-- WORK TO BE COMPLETED --
Copy exactly the lines from the one containing "The OpenSCAD and" to the one containing "dust on top.", both lines included, and nothing else.

-- DATA EXCERPTS --
════════════════════

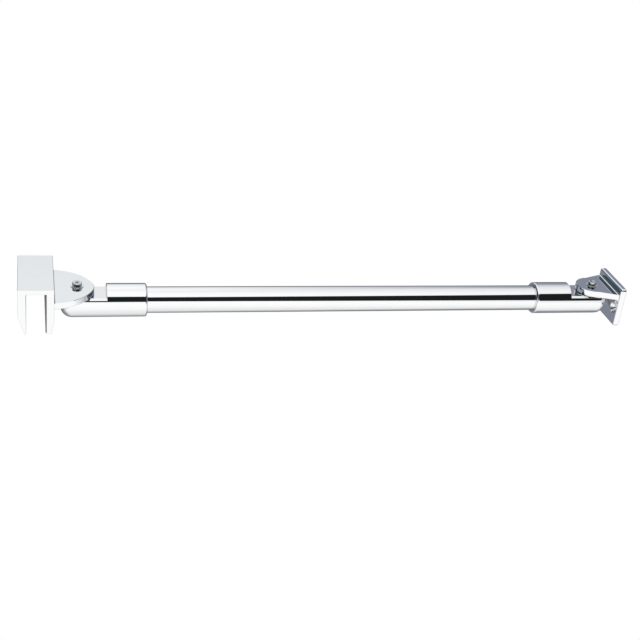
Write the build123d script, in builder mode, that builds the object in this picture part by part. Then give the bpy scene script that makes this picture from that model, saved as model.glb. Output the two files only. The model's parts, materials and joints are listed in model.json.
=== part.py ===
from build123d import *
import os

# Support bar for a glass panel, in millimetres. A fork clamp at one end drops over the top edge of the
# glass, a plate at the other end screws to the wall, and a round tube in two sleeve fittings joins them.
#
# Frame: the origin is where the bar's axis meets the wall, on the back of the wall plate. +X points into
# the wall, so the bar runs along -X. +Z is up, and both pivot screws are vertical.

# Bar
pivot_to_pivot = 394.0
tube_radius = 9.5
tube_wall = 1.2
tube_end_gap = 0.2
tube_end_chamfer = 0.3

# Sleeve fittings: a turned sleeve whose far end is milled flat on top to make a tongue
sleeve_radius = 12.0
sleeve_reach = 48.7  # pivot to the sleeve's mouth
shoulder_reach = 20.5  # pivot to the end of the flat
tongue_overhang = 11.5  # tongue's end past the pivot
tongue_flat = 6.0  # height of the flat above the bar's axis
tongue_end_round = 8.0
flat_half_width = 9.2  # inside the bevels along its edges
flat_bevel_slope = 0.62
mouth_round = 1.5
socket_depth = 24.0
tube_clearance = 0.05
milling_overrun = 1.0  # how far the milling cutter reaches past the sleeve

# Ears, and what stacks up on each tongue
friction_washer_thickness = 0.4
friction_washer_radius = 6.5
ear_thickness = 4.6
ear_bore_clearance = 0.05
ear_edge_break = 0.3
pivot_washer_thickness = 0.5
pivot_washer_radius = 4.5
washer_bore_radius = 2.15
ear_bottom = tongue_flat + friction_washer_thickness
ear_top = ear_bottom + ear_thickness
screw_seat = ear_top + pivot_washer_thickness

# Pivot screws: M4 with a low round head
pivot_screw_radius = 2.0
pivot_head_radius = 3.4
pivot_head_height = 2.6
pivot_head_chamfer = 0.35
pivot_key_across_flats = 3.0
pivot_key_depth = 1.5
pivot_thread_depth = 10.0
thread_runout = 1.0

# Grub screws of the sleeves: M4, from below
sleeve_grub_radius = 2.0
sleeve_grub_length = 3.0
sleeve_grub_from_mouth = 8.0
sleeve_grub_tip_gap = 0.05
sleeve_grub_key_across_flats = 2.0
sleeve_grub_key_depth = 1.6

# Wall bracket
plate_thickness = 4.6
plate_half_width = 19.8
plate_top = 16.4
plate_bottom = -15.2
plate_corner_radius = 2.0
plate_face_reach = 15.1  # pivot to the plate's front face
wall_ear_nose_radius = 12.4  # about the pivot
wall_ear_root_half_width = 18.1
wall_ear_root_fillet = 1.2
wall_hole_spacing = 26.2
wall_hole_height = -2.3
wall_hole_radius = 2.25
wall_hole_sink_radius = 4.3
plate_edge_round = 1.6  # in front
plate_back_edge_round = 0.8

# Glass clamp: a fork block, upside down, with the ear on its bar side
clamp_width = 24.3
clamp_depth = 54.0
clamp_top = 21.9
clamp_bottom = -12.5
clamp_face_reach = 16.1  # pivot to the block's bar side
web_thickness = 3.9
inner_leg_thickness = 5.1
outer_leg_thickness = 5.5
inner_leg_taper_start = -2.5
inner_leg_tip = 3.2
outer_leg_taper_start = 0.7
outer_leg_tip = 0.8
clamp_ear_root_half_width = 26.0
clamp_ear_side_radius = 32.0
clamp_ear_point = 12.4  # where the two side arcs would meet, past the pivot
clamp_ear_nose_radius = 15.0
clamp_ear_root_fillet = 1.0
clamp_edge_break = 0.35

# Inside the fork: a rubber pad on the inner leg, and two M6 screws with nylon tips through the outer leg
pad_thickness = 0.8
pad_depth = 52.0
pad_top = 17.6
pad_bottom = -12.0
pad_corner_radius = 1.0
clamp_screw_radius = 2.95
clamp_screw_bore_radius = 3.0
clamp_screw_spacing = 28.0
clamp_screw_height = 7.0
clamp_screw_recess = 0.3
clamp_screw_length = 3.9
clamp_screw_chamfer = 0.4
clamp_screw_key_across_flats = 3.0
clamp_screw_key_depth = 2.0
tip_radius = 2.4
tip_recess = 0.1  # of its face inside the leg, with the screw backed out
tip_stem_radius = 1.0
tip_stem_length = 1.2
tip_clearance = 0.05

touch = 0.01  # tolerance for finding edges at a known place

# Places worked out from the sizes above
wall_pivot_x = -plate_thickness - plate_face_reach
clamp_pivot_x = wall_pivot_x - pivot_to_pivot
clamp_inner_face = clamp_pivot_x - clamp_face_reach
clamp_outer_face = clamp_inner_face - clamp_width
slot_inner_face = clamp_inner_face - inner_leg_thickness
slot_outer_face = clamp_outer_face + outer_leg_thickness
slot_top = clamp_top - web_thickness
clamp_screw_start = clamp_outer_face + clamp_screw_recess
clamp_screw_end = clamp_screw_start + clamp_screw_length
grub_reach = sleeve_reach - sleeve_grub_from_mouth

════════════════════

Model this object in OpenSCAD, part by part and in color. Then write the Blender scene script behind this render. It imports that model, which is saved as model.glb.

════════════════════

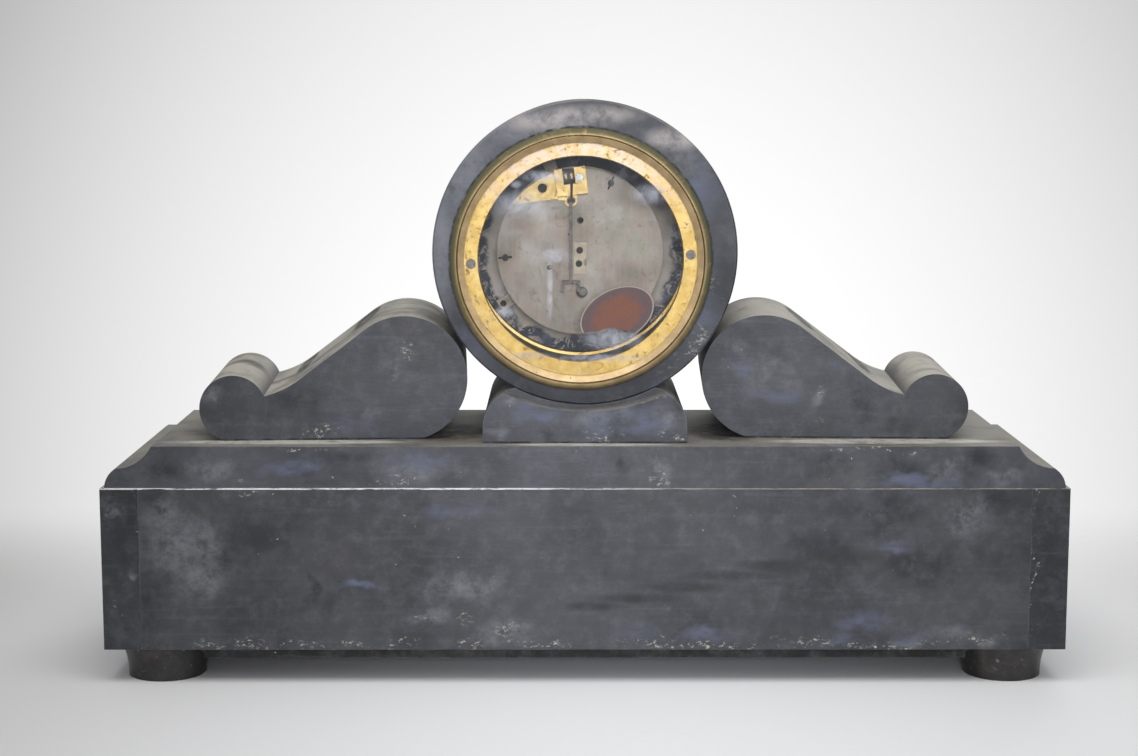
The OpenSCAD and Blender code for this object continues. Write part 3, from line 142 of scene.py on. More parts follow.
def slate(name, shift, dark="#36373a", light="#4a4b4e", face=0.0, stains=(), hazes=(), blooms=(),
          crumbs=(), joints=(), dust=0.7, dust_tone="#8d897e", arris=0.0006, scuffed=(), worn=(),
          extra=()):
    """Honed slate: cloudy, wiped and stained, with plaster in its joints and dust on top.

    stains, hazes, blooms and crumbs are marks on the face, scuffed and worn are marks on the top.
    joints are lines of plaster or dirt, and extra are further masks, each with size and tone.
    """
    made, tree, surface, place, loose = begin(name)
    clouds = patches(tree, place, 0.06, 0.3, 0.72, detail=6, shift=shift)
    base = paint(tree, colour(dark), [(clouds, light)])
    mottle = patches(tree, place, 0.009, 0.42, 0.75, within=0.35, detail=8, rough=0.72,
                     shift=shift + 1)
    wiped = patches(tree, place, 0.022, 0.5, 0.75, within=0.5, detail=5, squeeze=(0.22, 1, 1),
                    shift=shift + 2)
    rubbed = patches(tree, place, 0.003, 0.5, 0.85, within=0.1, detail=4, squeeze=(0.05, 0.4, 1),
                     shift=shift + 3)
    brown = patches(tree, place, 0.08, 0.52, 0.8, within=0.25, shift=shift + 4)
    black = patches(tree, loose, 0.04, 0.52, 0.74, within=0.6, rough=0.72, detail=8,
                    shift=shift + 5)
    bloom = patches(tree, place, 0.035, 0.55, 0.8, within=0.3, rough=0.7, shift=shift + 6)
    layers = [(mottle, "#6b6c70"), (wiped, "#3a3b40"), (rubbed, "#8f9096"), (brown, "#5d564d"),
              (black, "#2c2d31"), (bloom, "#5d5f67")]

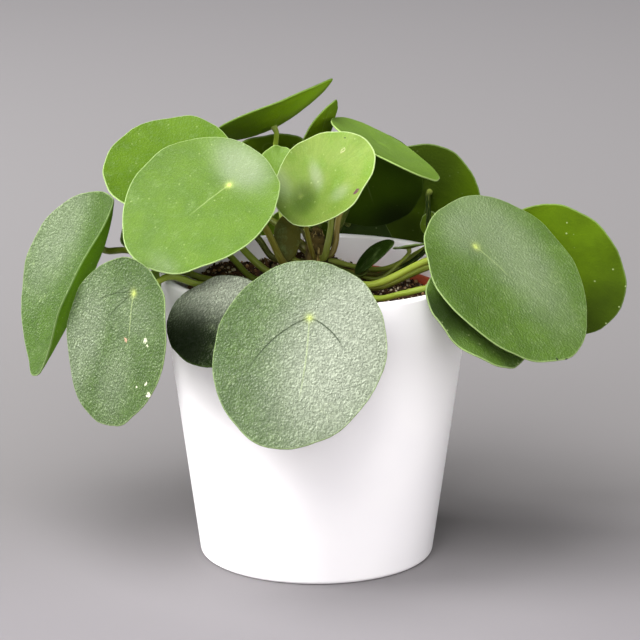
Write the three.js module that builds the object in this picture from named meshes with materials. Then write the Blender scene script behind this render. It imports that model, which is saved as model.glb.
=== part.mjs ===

════════════════════

-- EXERCISE ANSWER --
The OpenSCAD and Blender code for this object continues. Write part 3, from line 142 of scene.py on. More parts follow.
def slate(name, shift, dark="#36373a", light="#4a4b4e", face=0.0, stains=(), hazes=(), blooms=(),
          crumbs=(), joints=(), dust=0.7, dust_tone="#8d897e", arris=0.0006, scuffed=(), worn=(),
          extra=()):
    """Honed slate: cloudy, wiped and stained, with plaster in its joints and dust on top.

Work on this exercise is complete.